- Entries with model source code -
┌──
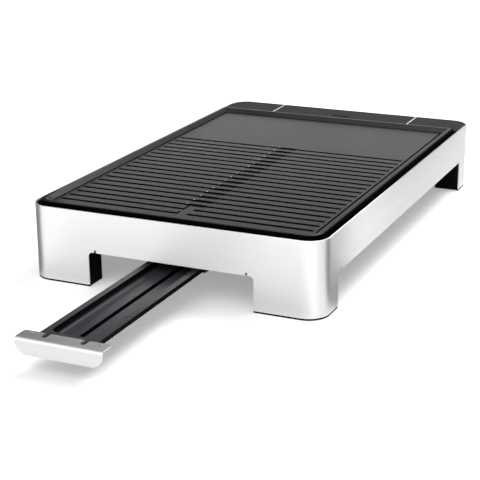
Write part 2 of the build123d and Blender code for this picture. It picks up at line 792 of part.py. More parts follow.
skirt_x = pan_half_width - pan_sheet - cover_skirt_fit
skirt_y = pan_half_length - pan_sheet - cover_skirt_fit
skirt_corner = pan_corner - pan_sheet - cover_skirt_fit
with BuildPart() as control_cover:
    add(cover_slab.part)
    # Locating skirt inside the pan's wall
    with BuildSketch(Plane.XY.offset(cover_bottom)):
        RectangleRounded(2 * skirt_x, 2 * skirt_y, skirt_corner)
        RectangleRounded(2 * (skirt_x - cover_skirt_wall), 2 * (skirt_y - cover_skirt_wall),
                         skirt_corner - cover_skirt_wall, mode=Mode.SUBTRACT)
        with Locations((0, (cover_front - skirt_y) / 2)):
            Rectangle(2 * skirt_x, cover_front + skirt_y, mode=Mode.SUBTRACT)
    extrude(amount=-cover_skirt_drop)
    # Screw bosses that stand on the pan
    with BuildSketch(Plane.XY.offset(pan_floor)):
        with Locations(*cover_screw_places):
            Circle(cover_boss_radius)
    extrude(amount=cover_bottom - pan_floor)
    with BuildSketch(Plane.XY.offset(pan_floor)):
        with Locations(*cover_screw_places):
            Circle(cover_screw_radius + screw_fit)
    extrude(amount=cover_screw_reach, mode=Mode.SUBTRACT)
    # Grip recess, and the slots of the light guides
    with BuildSketch(Plane.XY.offset(cover_top)):
        with Locations((0, grip_y)):
            SlotOverall(grip_width, grip_depth)
    extrude(amount=-grip_sink, mode=Mode.SUBTRACT)
    for side in (-1, 1):
        guide_box(side, Mode.SUBTRACT)
save(control_cover, "control_cover")


def make_light_guide(name, side):
    """White insert that shows which way a knob points, flush with the cover and its edge."""
    with BuildPart() as light_guide:
        add(cover_slab.part)
        guide_box(side, Mode.INTERSECT)
    save(light_guide, name)


make_light_guide("light_guide_left", -1)
make_light_guide("light_guide_right", 1)

with BuildPart() as indicator_lamps:
    with Locations(*[(side * knob_x, lamp_y, cover_bottom - lamp_height / 2) for side in (-1, 1)]):
        Box(lamp_width, lamp_length, lamp_height)
    fillet(edges().filter_by(Axis.Y), lamp_round)
save(indicator_lamps, "indicator_lamps")


# Thermostats, their nuts, the shafts and the knobs
def make_thermostat(name, side):
    """Thermostat block with its threaded bushing through the rear wall."""
    back = pan_half_length - pan_sheet - thermostat_back_gap
    with BuildPart() as thermostat:
        with Locations((side * knob_x, back - thermostat_depth / 2, knob_z)):
            Box(thermostat_width, thermostat_depth, thermostat_height)
        fillet(edges().filter_by(Axis.Y), thermostat_round)
        with BuildSketch(Plane.XZ.offset(-back)):
            with Locations((side * knob_x, knob_z)):
                Circle(bushing_radius)
        extrude(amount=-(half_length + bushing_reach - back))
        tab_y = back - thermostat_depth - tab_length / 2
        with Locations(*[(side * knob_x + x, tab_y, knob_z + thermostat_tab_rise)
                         for x in (-thermostat_tab_x, thermostat_tab_x)]):
            Box(tab_width, tab_length, tab_sheet)
        with BuildSketch(Plane.XZ.offset(-shaft_inner)):
            with Locations((side * knob_x, knob_z)):
                Circle(shaft_radius + shaft_fit)
        extrude(amount=-(half_length + bushing_reach - shaft_inner), mode=Mode.SUBTRACT)
    save(thermostat, name)


make_thermostat("thermostat_left", -1)
make_thermostat("thermostat_right", 1)

with BuildPart() as bushing_nuts:
    with BuildSketch(Plane.XZ.offset(-half_length)):
        with Locations((-knob_x, knob_z), (knob_x, knob_z)):
            RegularPolygon(nut_flats / 2, 6, major_radius=False)
            Circle(bushing_radius + screw_fit, mode=Mode.SUBTRACT)
    extrude(amount=-nut_height)
save(bushing_nuts, "bushing_nuts")


def shaft_outline(side, gap):
    """A round shaft with one flat, in the open sketch."""
    with Locations((side * knob_x, knob_z)):
        Circle(shaft_radius + gap)
    with Locations((side * knob_x, knob_z + shaft_flat + gap + shaft_radius)):
        Rectangle(4 * shaft_radius, 2 * shaft_radius, mode=Mode.SUBTRACT)


def make_shaft(name, side):
    """Control shaft: round in the bushing, flatted inside the knob."""
    flat_start = knob_back + knob_pocket_depth
    with BuildPart() as shaft:
        with BuildSketch(Plane.XZ.offset(-shaft_inner - rest_gap)):
            with Locations((side * knob_x, knob_z)):
                Circle(shaft_radius)
        extrude(amount=-(flat_start - shaft_inner - rest_gap))
        with BuildSketch(Plane.XZ.offset(-flat_start)):
            shaft_outline(side, 0)
        extrude(amount=-(knob_face - shaft_cap - shaft_fit - flat_start))
    save(shaft, name)


def make_knob(name, side):
    """Fluted knob that tapers to its face, with a pointer line and a pocket over the nut."""
    with BuildPart() as knob:
        with BuildSketch(Plane.XZ.offset(-knob_back)):
            with Locations((side * knob_x, knob_z)):
                Circle(knob_radius)
        with BuildSketch(Plane.XZ.offset(-knob_face)):
            with Locations((side * knob_x, knob_z)):
                Circle(knob_front_radius)
        loft()
        fillet(edges().filter_by(GeomType.CIRCLE).sort_by(Axis.Y)[-1], knob_edge_round)
        with BuildSketch(Plane.XZ.offset(-knob_back - knob_plain_edge)):
            with Locations((side * knob_x, knob_z)):
                with PolarLocations(knob_radius + flute_radius / 3, knob_flutes):
                    Circle(flute_radius)
        extrude(amount=-knob_depth, mode=Mode.SUBTRACT)
        with BuildSketch(Plane.XZ.offset(-knob_back)):
            with Locations((side * knob_x, knob_z)):
                Circle(knob_pocket_radius)
        extrude(amount=-knob_pocket_depth, mode=Mode.SUBTRACT)
        with BuildSketch(Plane.XZ.offset(-knob_back)):
            shaft_outline(side, shaft_fit)
        extrude(amount=-(knob_depth - shaft_cap), mode=Mode.SUBTRACT)
        with BuildSketch(Plane.XZ.offset(-knob_face)):
            with Locations((side * knob_x, knob_z + knob_front_radius / 2)):
                Rectangle(knob_pointer_width, knob_front_radius)
        extrude(amount=knob_pointer_sink, mode=Mode.SUBTRACT)
    save(knob, name)


make_shaft("shaft_left", -1)
make_shaft("shaft_right", 1)
make_knob("knob_left", -1)
make_knob("knob_right", 1)

# Mains inlet: gland in the rear wall and the terminal block behind it
with BuildPart() as cord_gland:
    with BuildSketch(Plane.XZ.offset(-gland_inner)):
        with Locations((0, gland_z)):
            Circle(gland_barrel_radius)
    extrude(amount=-(half_length - gland_inner))
    with BuildSketch(Plane.XZ.offset(-half_length)):
        with Locations((0, gland_z)):
            Circle(gland_flange_radius)
    extrude(amount=-gland_flange)
    fillet(edges().filter_by(GeomType.CIRCLE).sort_by(Axis.Y)[-1], gland_edge_round)
    with BuildSketch(Plane.XZ.offset(-gland_inner)):
        with Locations((0, gland_z)):
            Circle(gland_bore)
    extrude(amount=-(half_length + gland_flange - gland_inner), mode=Mode.SUBTRACT)
    # The bore widens to a mouth, so that the lead bends gently
    with BuildSketch(Plane.XZ.offset(-gland_bore_end)):
        with Locations((0, gland_z)):
            Circle(gland_bore)
    with BuildSketch(Plane.XZ.offset(-half_length - gland_flange)):
        with Locations((0, gland_z)):
            Circle(gland_mouth)
    loft(mode=Mode.SUBTRACT)
save(cord_gland, "cord_gland")

with BuildPart() as terminal_block:
    with Locations((0, block_y + block_depth / 2, pan_floor + block_height / 2)):
        Box(block_width, block_depth, block_height)
    way = block_width / block_ways
    with Locations(*[((n - (block_ways - 1) / 2) * way, block_y + block_depth / 2, pan_floor + block_height)
                     for n in range(block_ways)]):
        Cylinder(way / 4, block_height, mode=Mode.SUBTRACT)
save(terminal_block, "terminal_block")

# Drip tray: rim with down-turned skirts, rounded trough and a narrow channel along its floor
channel_front = trough_front + channel_end
channel_rear = trough_rear - channel_end / 2
trough_height = tray_rim - trough_floor
with BuildPart() as trough_inside:
    with BuildSketch(Plane.XY.offset(trough_floor)):
        with Locations((0, trough_middle)):
            RectangleRounded(2 * trough_half_width, trough_length, trough_corner)
    extrude(amount=2 * trough_height)
    fillet(edges().group_by(Axis.Z)[0], trough_fillet)

with BuildPart() as drip_tray:
    # Rounded trough
    with BuildSketch(Plane.XY.offset(trough_floor - trough_wall)):
        with Locations((0, trough_middle)):
            RectangleRounded(2 * (trough_half_width + trough_wall), trough_length + 2 * trough_wall,
                             trough_corner + trough_wall)
    extrude(amount=trough_height + trough_wall)
    fillet(edges().group_by(Axis.Z)[0], trough_fillet + trough_wall)
    # Channel under the trough
    with BuildSketch(Plane.XY.offset(trough_floor)):
        rectangle_between(-channel_half_width - trough_wall, channel_half_width + trough_wall,
                          channel_front - trough_wall, channel_rear + trough_wall)
    extrude(amount=-channel_depth - trough_wall)
    # Rim and its skirts
    with BuildSketch(Plane.XY.offset(tray_rim)):
        rectangle_between(-tray_half_width, tray_half_width, tray_front, tray_rear)
    extrude(amount=-tray_skirt)
    with BuildSketch(Plane.XY.offset(tray_rim - tray_skirt)):
        rectangle_between(-tray_half_width + tray_wall, -trough_half_width - trough_wall,
                          tray_front, tray_rear - tray_wall)
        rectangle_between(trough_half_width + trough_wall, tray_half_width - tray_wall,
                          tray_front, tray_rear - tray_wall)
    extrude(amount=tray_skirt - tray_wall, mode=Mode.SUBTRACT)
    # Ledge that carries the handle, and the tongues that locate it
    with BuildSketch(Plane.XY.offset(ledge_top)):
        rectangle_between(-ledge_half_width, ledge_half_width,
                          handle_front + handle_bend, handle_rear - handle_sheet)
        rectangle_between(-trough_half_width, trough_half_width,
                          handle_rear - 2 * handle_sheet, trough_front)
    extrude(amount=-ledge_thickness)
    with BuildSketch(Plane.XY.offset(ledge_top)):
        with Locations(*[(side * tongue_x, handle_rear - tongue_length / 2 + tongue_width / 2)
                         for side in (-1, 1)]):
            SlotOverall(tongue_length + tongue_width, tongue_width, rotation=90)
    extrude(amount=handle_sheet + tongue_proud)
    with BuildSketch(Plane.XY.offset(ledge_top)):
        with Locations(*[(side * rivet_x, handle_rear - rivet_inset) for side in (-1, 1)]):
            Circle(rivet_radius + screw_fit)
    extrude(amount=-ledge_thickness, mode=Mode.SUBTRACT)
    add(trough_inside.part, mode=Mode.SUBTRACT)
    with BuildSketch(Plane.XY.offset(trough_floor)):
        rectangle_between(-channel_half_width, channel_half_width, channel_front, channel_rear)
    extrude(amount=-channel_depth, mode=Mode.SUBTRACT)
save(drip_tray, "drip_tray")

# Handle: steel sheet folded down over the ledge, with rounded lower corners
with BuildPart() as tray_handle:
    with BuildSketch(Plane.YZ.offset(-handle_half_width)):
        with BuildLine():
            outer_fold = (handle_front + handle_bend, handle_top)
            Line((handle_rear, handle_top), outer_fold)
            RadiusArc(outer_fold, (handle_front, handle_top - handle_bend), -handle_bend)
            Line((handle_front, handle_top - handle_bend), (handle_front, handle_bottom))
            Line((handle_front, handle_bottom), (handle_front + handle_sheet, handle_bottom))
            inner_fold = (handle_front + handle_sheet, handle_top - handle_bend)
            Line((handle_front + handle_sheet, handle_bottom), inner_fold)
            RadiusArc(inner_fold, (outer_fold[0], ledge_top), handle_bend - handle_sheet)
            Line((outer_fold[0], ledge_top), (handle_rear, ledge_top))
            Line((handle_rear, ledge_top), (handle_rear, handle_top))
        make_face()
    extrude(amount=2 * handle_half_width)
    lower_corners = edges().filter_by(Axis.Y).group_by(Axis.Z)[0]
    fillet(lower_corners, handle_corner)
    rear_corners = edges().filter_by(Axis.Z).group_by(Axis.Y)[-1]
    fillet(rear_corners, handle_rear_corner)
    # Notches round the tongues, and the rivet holes
    with BuildSketch(Plane.XY.offset(ledge_top)):
        notch_length = tongue_length + tongue_width + 2 * handle_notch_gap
        with Locations(*[(side * tongue_x, handle_rear - tongue_length / 2 + tongue_width / 2)
                         for side in (-1, 1)]):
            SlotOverall(notch_length, tongue_width + 2 * handle_notch_gap, rotation=90)
        with Locations(*[(side * rivet_x, handle_rear - rivet_inset) for side in (-1, 1)]):
            Circle(rivet_radius + screw_fit)
    extrude(amount=handle_sheet, mode=Mode.SUBTRACT)
save(tray_handle, "tray_handle")

with BuildPart() as tray_rivets:
    rivet_places = [(side * rivet_x, handle_rear - rivet_inset) for side in (-1, 1)]
    rivet_seat = ledge_top - ledge_thickness
    with BuildSketch(Plane.XY.offset(rivet_seat - rivet_head)):
        with Locations(*rivet_places):
            Circle(rivet_head_radius)
    extrude(amount=rivet_head)
    with BuildSketch(Plane.XY.offset(rivet_seat)):
        with Locations(*rivet_places):
            Circle(rivet_radius)
    extrude(amount=handle_top - rivet_sink - rivet_seat)
save(tray_rivets, "tray_rivets")
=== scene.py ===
# %% [markdown]
# # A table grill with a pulled-out drip drawer
# This lesson dresses a finished CAD model. The steel band, the cast plate, the drawer and the
# controls already have their true shapes, so the work here is the camera, the light, the finishes,
# and the small pieces that are quicker to shape by hand than to draw in CAD.

import math

import bmesh
import bpy
from mathutils import Matrix, Vector


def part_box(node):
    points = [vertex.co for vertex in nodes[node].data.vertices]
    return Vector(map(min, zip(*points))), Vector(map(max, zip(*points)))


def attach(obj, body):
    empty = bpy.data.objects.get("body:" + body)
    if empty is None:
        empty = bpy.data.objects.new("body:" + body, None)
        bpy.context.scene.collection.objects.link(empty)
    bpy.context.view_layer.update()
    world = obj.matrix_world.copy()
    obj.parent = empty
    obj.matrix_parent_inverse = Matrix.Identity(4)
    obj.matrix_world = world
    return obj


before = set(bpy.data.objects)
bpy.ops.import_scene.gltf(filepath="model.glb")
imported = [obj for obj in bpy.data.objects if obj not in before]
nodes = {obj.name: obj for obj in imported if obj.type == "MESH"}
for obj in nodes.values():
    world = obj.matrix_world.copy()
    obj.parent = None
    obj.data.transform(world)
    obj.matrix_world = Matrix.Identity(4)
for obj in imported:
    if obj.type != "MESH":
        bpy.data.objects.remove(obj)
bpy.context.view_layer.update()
mm = 0.001
QUARTER = math.pi / 2

# %% [markdown]
# ## The camera
# The photograph is a long-lens view from the front right corner, a little above the plate. A camera
# set by eye would be out by a few pixels at some edge or other. Here the place and the three angles
# were solved from measured corners of the grill, so the render lines up with the photograph without
# any shift of the lens.

# %% Camera
CAMERA_PLACE = Vector((605.03, -1424.56, 503.79)) * mm
CAMERA_YAW = -0.4273
CAMERA_PITCH = 0.3263
CAMERA_ROLL = -0.008
CAMERA_LENS = 99.63


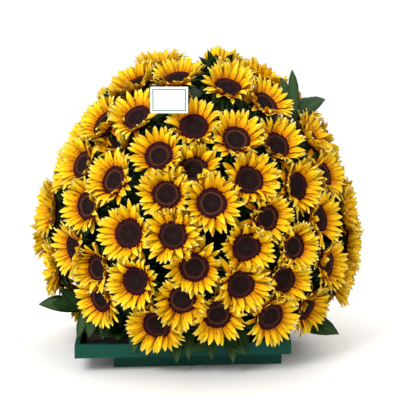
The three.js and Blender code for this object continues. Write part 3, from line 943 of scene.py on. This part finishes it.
# more leaves of the side sprigs, and leaves that hang down in the tray and over its front
LOOSE = {"leaf_sprig_left": [(-244, -80, -84, 20)], "leaf_sprig_right": [(226, -124, -158, 22)]}
HANGING = {
    "leaf_sprig_front_left": [
        (-204, -160, -156, 15), (-184, -170, -150, 20), (-160, -178, -152, 18), (-106, -200, -168, 19),
        (-84, -206, -172, 16)],
    "leaf_sprig_front_right": [
        (-34, -210, -182, 17), (-14, -214, -176, 15), (24, -212, -176, 16), (60, -212, -182, 17),
        (80, -208, -170, 15), (126, -200, -160, 18), (152, -190, -158, 16)],
}
BLADE_STATIONS = np.array([0.0, 0.08, 0.22, 0.4, 0.58, 0.76, 0.9, 0.97])
BLADE_WIDTHS = np.array([0.12, 0.34, 0.8, 1.0, 0.95, 0.66, 0.3, 0.1])
BLADE_THICK = 0.0005
BROAD = 1.35  # the leaves are a little wider than their plain frames
SPRIG_STALK, HANGING_STALK = 0.0018, 0.001


# %% Stalks and blades
def stalk(growth, path, radius, kind=0):
    tube(growth, path, *frames(path, [0.3, 0.2, 1.0]), radius, 7, 1, 0.4, kind)


def blade(growth, start, tip, width, rng):
    """One long leaf from start to tip, arched upward, with its broad side to the front."""
    upward = unit(np.array([0.0, -0.8, 0.6]) + rng.normal(0, 0.15, 3))
    arch = np.sin(np.pi * BLADE_STATIONS) * 0.08 * np.linalg.norm(tip - start)
    rise = np.array([0, 0, 1.0]) * arch[:, None]
    path = start + (tip - start) * BLADE_STATIONS[:, None] + rise
    side, up = frames(path, upward)
    half = (width / 2 * BROAD * BLADE_WIDTHS)[None]
    cup = np.full(half.shape, rng.uniform(0.15, 0.35))
    rings = blades(path[None], side[None], up[None], half, cup, BLADE_THICK)
    growth.add(rings, start[None], tip[None], BLADE_STATIONS, LEAF_ACROSS, rng.random(1), 0)


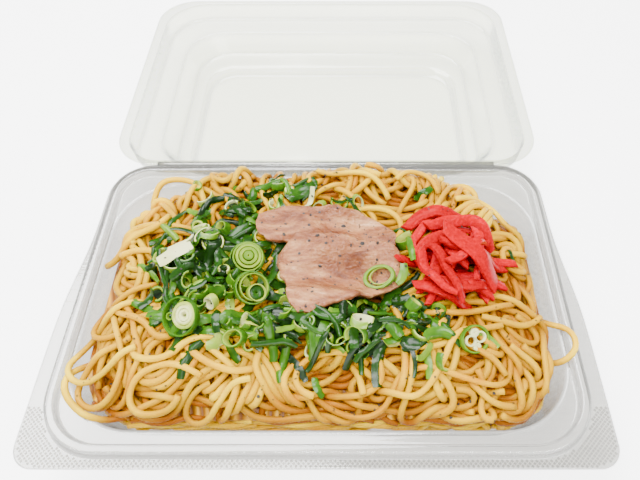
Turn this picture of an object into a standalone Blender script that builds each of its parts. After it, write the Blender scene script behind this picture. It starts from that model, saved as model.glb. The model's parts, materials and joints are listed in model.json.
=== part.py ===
"""Yakisoba in a clear hinged food pack: a tray heaped with noodles, and its lid folded open flat.

Sizes are in millimetres and turned to metres as each mesh is made. X runs across the pack, Y from
its front to its hinge, and Z up. The origin is the middle of the tray's underside.
"""

import math

import bmesh
import bpy
from mathutils import Matrix, Vector, noise
from mathutils.bvhtree import BVHTree

MM = 0.001

# The formed sheet, shared by both halves of the pack
SHEET = 0.6
RIM_Z = 26.0  # top of the flat flange on both halves, which lie level while the pack is open
HALF_DEPTH = 67.5  # from the tray's middle to the fold
HINGE_GAP = 0.3  # between the two halves along the fold
HINGE_LIFT = 0.15  # the fold's axis above the flange, which keeps the shut flanges apart
HINGE_CORNER = 19.0  # both halves round off beside the fold
CORNER_STEPS = 6
SIDE_STEPS = 6

# Tray: flange, bead, mouth and wall
TRAY_FLANGE_HALF_WIDTH = 100.3
TRAY_FLANGE_FRONT_CORNER = 8.0
TRAY_FLANGE_NARROWER = 4.0  # how much slimmer each side of the flange is beside the fold
TRAY_FLANGE_WIDE_Y, TRAY_FLANGE_SLIM_Y = -15.0, 30.0
BEAD_HALF_WIDTH, BEAD_HALF_DEPTH = 94.3, 64.0
BEAD_FRONT_CORNER, BEAD_BACK_CORNER = 22.0, 16.3
BEAD_HEIGHT, BEAD_WIDTH = 3.6, 4.1
MOUTH_HALF_WIDTH, MOUTH_HALF_DEPTH, MOUTH_CORNER = 89.2, 55.2, 26.0
WALL_DRAFT = 5.0  # how far the wall leans in between the mouth and the floor
WALL_FOOT = 3.0  # where the wall starts to round into the floor

# Lid, as it lies open: its drops are measured down from the flange
LID_HALF_WIDTH, LID_DEPTH, LID_FAR_CORNER = 100.0, 135.0, 30.0
BEAD_CLEARANCE = 0.7  # between the shut lid's shoulder and the tray's bead
SHOULDER_INSET, SHOULDER_DROP = 2.8, 9.6
DOME_HALF_WIDTH, DOME_DROP = 83.3, 20.6
ROOF_HALF_WIDTH = 69.8

# The heap of noodles
WALL_GAP = 0.6
HEAP_HEIGHT = 15.0  # above the flange, less the lumps
HEAP_HALF_WIDTH, HEAP_FRONT, HEAP_BACK = 88.0, -56.0, 57.0
HEAP_FRONT_SLOPE, HEAP_BACK_SLOPE = 38.0, 6.5
HEAP_RIDGE = 2.8  # how much higher the heap is behind the toppings
HEAP_BACK_AT_SIDES = 31.0  # towards its sides, the heap's back edge comes forward to here
HEAP_TURN_START, HEAP_TURN_END = 38.0, 84.0
CORNER_FALL = 9.0  # how far below the flange the noodles lie in the tray's two back corners
CORNER_START, CORNER_END = -2.0, 12.0  # of that fall, behind the heap's back edge
CORNER_SIDE_START, CORNER_SIDE_END = 40.0, 62.0  # and away from the middle
HEAP_LUMP, HEAP_LUMP_SPACING = 1.0, 11.0
OVERHANG_SPACING = 19.0  # of the loops that spill out onto the tray's ledge
SPILL_LOW, SPILL_HIGH = -0.3, 0.6  # the unevenness at which a loop starts out and is all the way out
SPILL_FADE_Y, SPILL_FADE_X = (8.0, 24.0), (20.0, 40.0)  # none spill over the back corners
HOLLOW_DEPTH = 5.4  # the dip in the heap that holds the toppings
HOLLOW_MIDDLE, HOLLOW_REACH = (-4.0, 2.0), (42.0, 30.0)
RIDGE_MIDDLE, RIDGE_REACH = (12.0, 48.0), (36.0, 14.0)
HEAP_FLOOR_INSET, HEAP_FOOT_INSET, HEAP_FOOT_RISE = 4.2, 1.5, 0.6  # the rounded foot of the heap
HEAP_WALL_INSET, HEAP_MOUTH_INSET = 1.4, 0.9  # clear of the tray's wall, lower down and at its mouth
RIM_LIFT = 0.3  # of the spilt loops off the ledge
HEAP_RINGS = 13
RIM_DEPTH = 1.5  # of the noodles at the heap's edge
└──
- The request -
Transcribe the lines above from the one with "# Notches round" through the one with "obj.matrix_world = world". Include both ends and leave out every other line.

- Written answer -
    # Notches round the tongues, and the rivet holes
    with BuildSketch(Plane.XY.offset(ledge_top)):
        notch_length = tongue_length + tongue_width + 2 * handle_notch_gap
        with Locations(*[(side * tongue_x, handle_rear - tongue_length / 2 + tongue_width / 2)
                         for side in (-1, 1)]):
            SlotOverall(notch_length, tongue_width + 2 * handle_notch_gap, rotation=90)
        with Locations(*[(side * rivet_x, handle_rear - rivet_inset) for side in (-1, 1)]):
            Circle(rivet_radius + screw_fit)
    extrude(amount=handle_sheet, mode=Mode.SUBTRACT)
save(tray_handle, "tray_handle")

with BuildPart() as tray_rivets:
    rivet_places = [(side * rivet_x, handle_rear - rivet_inset) for side in (-1, 1)]
    rivet_seat = ledge_top - ledge_thickness
    with BuildSketch(Plane.XY.offset(rivet_seat - rivet_head)):
        with Locations(*rivet_places):
            Circle(rivet_head_radius)
    extrude(amount=rivet_head)
    with BuildSketch(Plane.XY.offset(rivet_seat)):
        with Locations(*rivet_places):
            Circle(rivet_radius)
    extrude(amount=handle_top - rivet_sink - rivet_seat)
save(tray_rivets, "tray_rivets")
=== scene.py ===
# %% [markdown]
# # A table grill with a pulled-out drip drawer
# This lesson dresses a finished CAD model. The steel band, the cast plate, the drawer and the
# controls already have their true shapes, so the work here is the camera, the light, the finishes,
# and the small pieces that are quicker to shape by hand than to draw in CAD.

import math

import bmesh
import bpy
from mathutils import Matrix, Vector


def part_box(node):
    points = [vertex.co for vertex in nodes[node].data.vertices]
    return Vector(map(min, zip(*points))), Vector(map(max, zip(*points)))


def attach(obj, body):
    empty = bpy.data.objects.get("body:" + body)
    if empty is None:
        empty = bpy.data.objects.new("body:" + body, None)
        bpy.context.scene.collection.objects.link(empty)
    bpy.context.view_layer.update()
    world = obj.matrix_world.copy()
    obj.parent = empty
    obj.matrix_parent_inverse = Matrix.Identity(4)
    obj.matrix_world = world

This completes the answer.